Word for word, restate every line of the material.
--- Source material ---
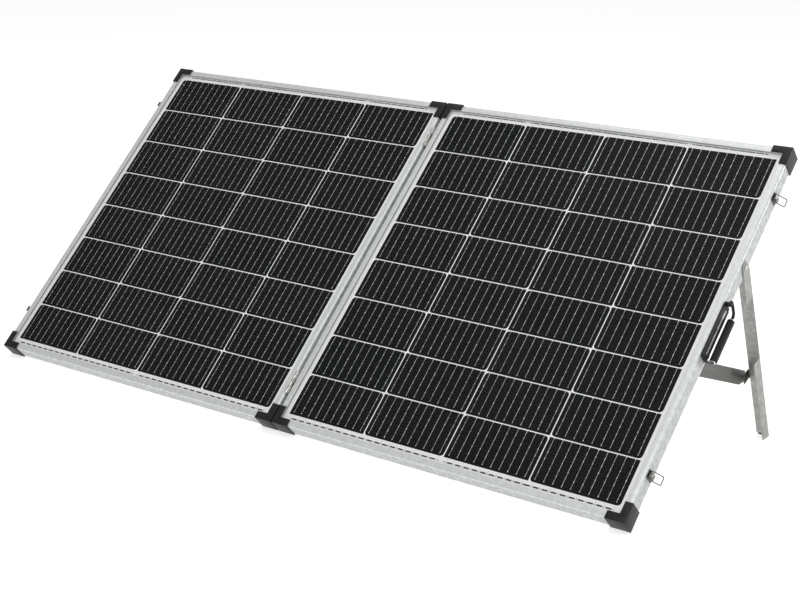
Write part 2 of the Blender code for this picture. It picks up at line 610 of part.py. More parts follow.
def make_latch(name, height, right_panel, left_panel):
    """A draw latch on the right frame's side and its keeper on the left one's."""
    place = Vector((OUTER_X, height, -LATCH_DEPTH))
    half = LATCH_WIDTH / 2
    base = box((FIT, -half, -LATCH_PLATE_BACK), (FIT + LATCH_PLATE, half, LATCH_PLATE_FRONT))
    ear_inner = LEVER_WIDTH / 2 + FIT
    for sign in (-1, 1):
        ear = arc((LATCH_AXIS_OUT, 0), LEVER_HUB, -90, 90) + [(FIT + LATCH_PLATE / 2, LEVER_HUB)]
        ear.append((FIT + LATCH_PLATE / 2, -LEVER_HUB))
        middle = sign * (ear_inner + LATCH_PLATE / 2)
        solid = prism(ear, LATCH_PLATE, frame_matrix((1, 0, 0), (0, 0, 1), (0, middle, 0)))
        base = joined(base, solid, "UNION")
    reach = ear_inner + LATCH_PLATE / 2
    pin = turned([(-reach, 0), (-reach, LATCH_PIN_RADIUS), (reach, LATCH_PIN_RADIUS), (reach, 0)], "Y")
    pin.transform(Matrix.Translation((LATCH_AXIS_OUT, 0, 0)))
    part(f"{name}_latch_base", joined(base, pin, "UNION"), STEEL, right_panel, place)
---
● Solution:
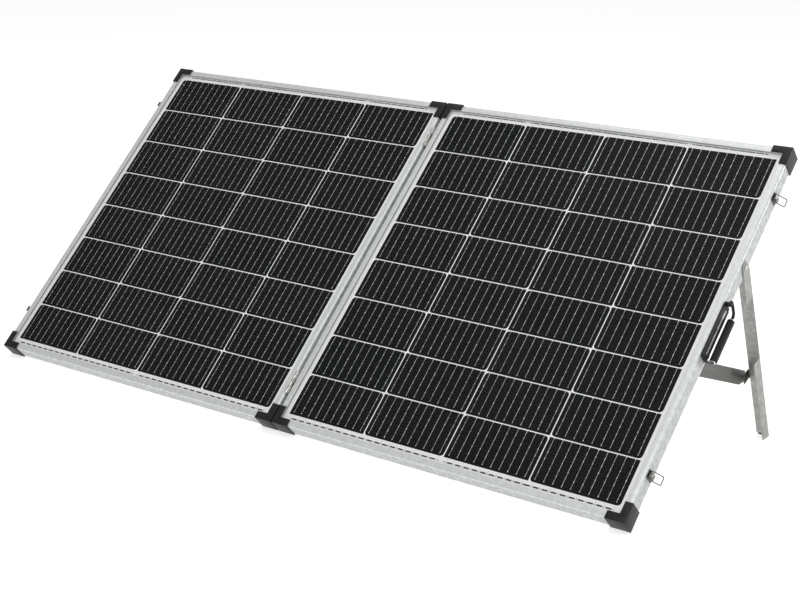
Write part 2 of the Blender code for this picture. It picks up at line 610 of part.py. More parts follow.
def make_latch(name, height, right_panel, left_panel):
    """A draw latch on the right frame's side and its keeper on the left one's."""
    place = Vector((OUTER_X, height, -LATCH_DEPTH))
    half = LATCH_WIDTH / 2
    base = box((FIT, -half, -LATCH_PLATE_BACK), (FIT + LATCH_PLATE, half, LATCH_PLATE_FRONT))
    ear_inner = LEVER_WIDTH / 2 + FIT
    for sign in (-1, 1):
        ear = arc((LATCH_AXIS_OUT, 0), LEVER_HUB, -90, 90) + [(FIT + LATCH_PLATE / 2, LEVER_HUB)]
        ear.append((FIT + LATCH_PLATE / 2, -LEVER_HUB))
        middle = sign * (ear_inner + LATCH_PLATE / 2)
        solid = prism(ear, LATCH_PLATE, frame_matrix((1, 0, 0), (0, 0, 1), (0, middle, 0)))
        base = joined(base, solid, "UNION")
    reach = ear_inner + LATCH_PLATE / 2
    pin = turned([(-reach, 0), (-reach, LATCH_PIN_RADIUS), (reach, LATCH_PIN_RADIUS), (reach, 0)], "Y")
    pin.transform(Matrix.Translation((LATCH_AXIS_OUT, 0, 0)))
    part(f"{name}_latch_base", joined(base, pin, "UNION"), STEEL, right_panel, place)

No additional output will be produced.